Cluster data generated from a Gaussian mixture model of three components.
The number of clusters is provided.
Cluster data generated from a Gaussian mixture model of three components. The number of clusters is determined by Bayesian information criterion:
x <- c(rnorm(50, mean=-1, sd=0.3), rnorm(50, mean=1, sd=1), rnorm(50, mean=2, sd=0.4))
# Divide x into k clusters, k automatically selected (default: 1~9)
result <- Ckmeans.1d.dp(x)
k <- max(result$cluster)
colors <- brewer.pal(k, "Dark2")
## Warning in brewer.pal(k, "Dark2"): minimal value for n is 3, returning requested palette with 3 different levels
plot(x, col=colors[result$cluster], pch=result$cluster, cex=1.5,
main="Optimal univariate clustering with k estimated",
sub=paste("Number of clusters is estimated to be", k))
abline(h=result$centers, col=colors, lty="dashed", lwd=2)
legend("topleft", paste("Cluster", 1:k), col=colors, pch=1:k, cex=1, bty="n")
We segment a time course to identify peaks using weighted clustering. The input data is the time stamp of obtaining each intensity measurement; the weight is the signal intensity.
n <- 160
t <- seq(0, 2*pi*2, length=n)
n1 <- 1:(n/2)
n2 <- (max(n1)+1):n
y1 <- abs(sin(1.5*t[n1]) + 0.1*rnorm(length(n1)))
y2 <- abs(sin(0.5*t[n2]) + 0.1*rnorm(length(n2)))
y <- c(y1, y2)
w <- y^8 # stress the peaks
res <- Ckmeans.1d.dp(t, k=c(1:10), w)
k <- max(res$cluster)
colors <- brewer.pal(k, "Set1")
plot(res, col.clusters = colors)
grid()
plot(t, w, main = "Time course clustering / peak calling",
col=colors[res$cluster], pch=res$cluster, type="h",
xlab="Time t", ylab="Transformed intensity w")
grid()
abline(v=res$centers, col="gray", lty="dashed")
text(res$centers, max(w) * .95, cex=0.75, font=2,
paste(round(res$size / sum(res$size) * 100), "/ 100"))
It is often desirable to visualize boundaries between consecutive
clusters.
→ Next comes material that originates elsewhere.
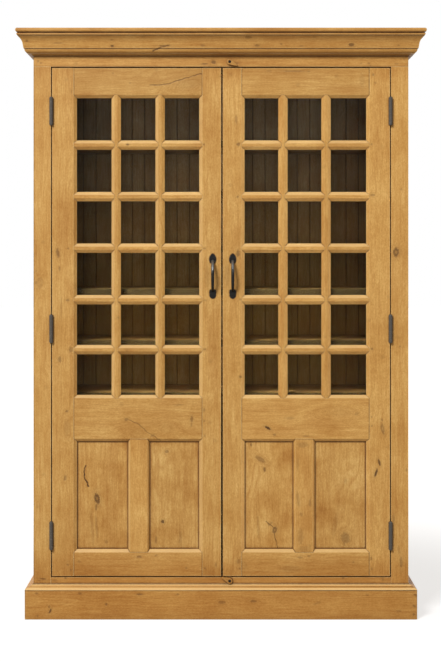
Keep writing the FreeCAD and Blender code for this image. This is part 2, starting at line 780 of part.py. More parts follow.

The ahist()
function offers several ways to
estimate cluster boundaries. The simplest is to use the midpoint between
the two closest points in two consecutive clusters, as illustrated in
the code below.
x <- c(7, 4, 1, 8, 15, 22, -1)
k <- 3
ckm <- Ckmeans.1d.dp(x, k=k)
midpoints <- ahist(ckm, style="midpoints", data=x, plot=FALSE)$breaks[2:k]
colors <- brewer.pal(k, "Set2")
plot(ckm, col.clusters = colors, lwd=5,
main="Midpoints as cluster boundaries")
abline(v=midpoints, col="RoyalBlue", lwd=3, lty=2)
legend("topright", "Midpoints", lwd=3, lty=2, col="RoyalBlue")